Jedoch lässt sich die zum Zivilprozess ergangene Entscheidung des BGH nach Überzeugung des Senates nicht auf den vorliegenden Fall übertragen.
Es mag dahin stehen, ob die genannten Grundsätze, die für die Mitwirkungspflichten eines Klägers im Zivilprozess gelten, sich überhaupt auf das - von zum Teil anderen Grundsätzen geprägte - Verfahren der freiwilligen Gerichtsbarkeit übertragen lassen.
Denn eine solche Übertragung verbietet sich hier schon aus den folgenden Gründen:
Die Anfechtungsfrist des § 23 Abs. 4 Satz 2 WEG ist eine materiell-rechtliche Ausschlussfrist, die für die Funktionsfähigkeit einer Wohnungseigentümergemeinschaft von erheblicher Bedeutung ist und aus Gründen der Rechtssicherheit und -klarheit und der Rechtsschutzgewährung weder durch Vereinbarung noch durch Beschluss verlängert werden kann (Bub a.a.O.; Wenzel a.a.O. § 43 Rdnr. 41).
Anders als in dem der BGH-Entscheidung zugrunde liegenden Sachverhalt liegen hier zwischen Einreichung des Antrages und dessen Zustellung nicht nur einige Wochen oder Monate, sondern mehr als zwei Jahre.
Darüber hinaus hat die Verfahrensbevollmächtigte des Beteiligten zu 1 nicht nur nicht auf eine Beschleunigung des Verfahrens hingewirkt, sondern - nach Aktenlage - ganz augenscheinlich das Verfahren verzögert (fristwahrende Anfechtung, Antragsbegründung erst am Tage der mündlichen Verhandlung vor dem Amtsgericht).
Schließlich besteht zwischen den Mitgliedern einer Wohnungseigentümergemeinschaft anerkanntermaßen ein Treueverhältnis (statt anderer: Weitnauer/Lüke WEG 9. Aufl. § 10 Rdnr. 12, 51, 52), aus dem sich u.a. auch die Pflicht zur gegenseitigen Rücksichtnahme ergibt.
Im Hinblick auf die vorstehenden Gesichtspunkte hätte der Beteiligte zu 1. nicht über einen derart langen Zeitraum untätig bleiben dürfen, sondern hätte bei Gericht nachfragen und so auf eine Beschleunigung der Zustellung hinwirken müssen. Insbesondere widerspräche es dem Zweck der Anfechtungsfrist, den übrigen Wohnungseigentümern Klarheit über den Bestand eines Beschlusses zu verschaffen, wenn sie für so lange Zeit im Unklaren über die Beschlusslage bleiben müssten.

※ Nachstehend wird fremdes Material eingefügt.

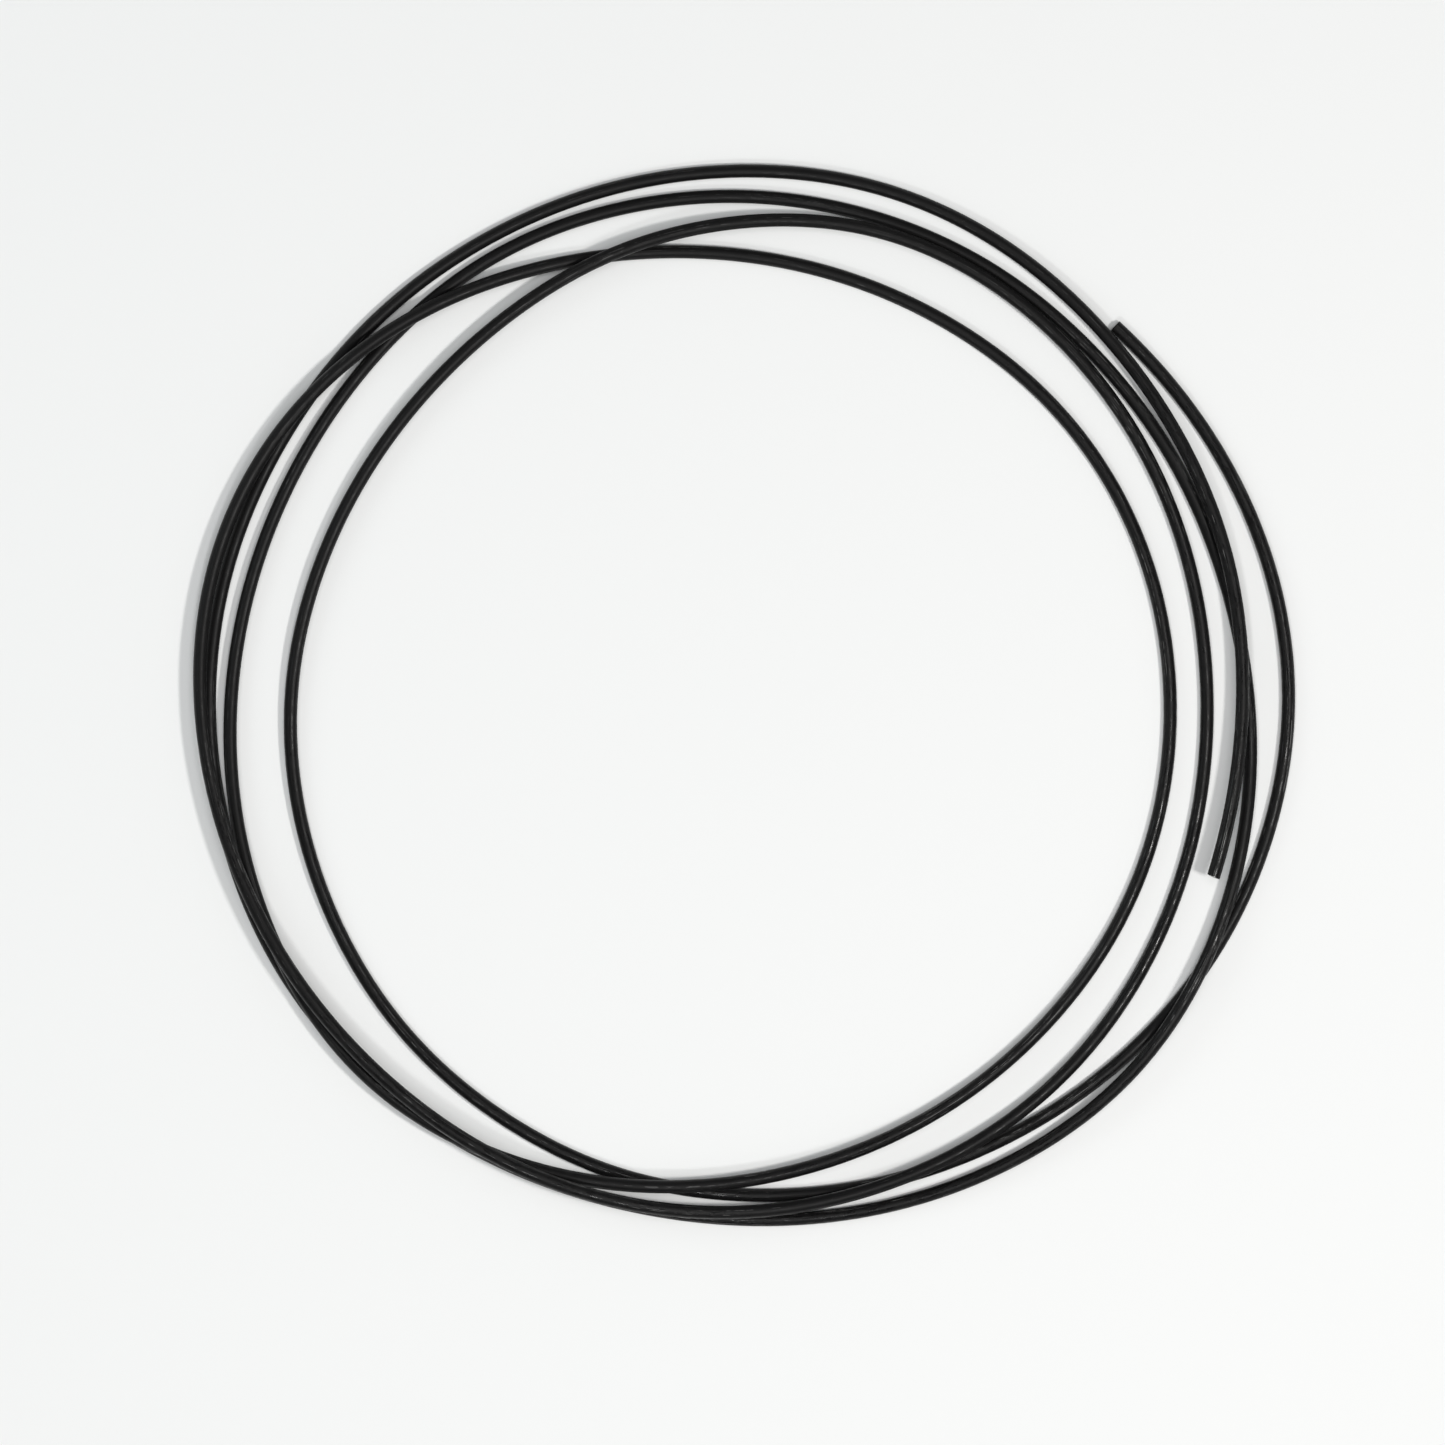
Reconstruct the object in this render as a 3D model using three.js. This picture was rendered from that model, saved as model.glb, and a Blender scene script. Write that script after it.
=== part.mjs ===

Aus den vorstehenden Gründen kommt auch eine Wiedereinsetzung in den vorigen Stand betreffend die versäumte Anfechtungsfrist nicht in Betracht.
Die von dem Beteiligten zu 1. ebenfalls angegriffene Kostenentscheidung des Landgerichts ist aus den Gründen der angefochtenen Entscheidung gerechtfertigt. Diese Grundsätze gelten auch für die Kostenentscheidung dritter Instanz (§ 47 Satz 1 und 2 WEG).
Ohne Erfolg wendet sich der Beteiligte zu 1. schließlich gegen die Wertfestsetzung des Landgerichts. Die Kammer hat das Herabsetzungsermessen gemäß § 48 Abs. 3 Satz 2 WEG nicht fehlerhaft ausgeübt. Wie aus der Formulierung des Antrags ersichtlich, hat der Beteiligte zu 1. den Beschluss über die Jahresabrechnung 2003 insgesamt angefochten. In derartigen Fällen entspricht es höchstrichterlicher Rechtsprechung, den fünffachen Eigenanteil - wie hier - oder auch 25 % des Gesamtvolumens der Jahresabrechnung als Geschäftswert festzusetzen (vgl. OLG Hamm ZWE 00, 483; BayObLG ZWE 02, 272). Im letzteren Fall wäre der Beteiligte zu 1. erheblich höher belastet.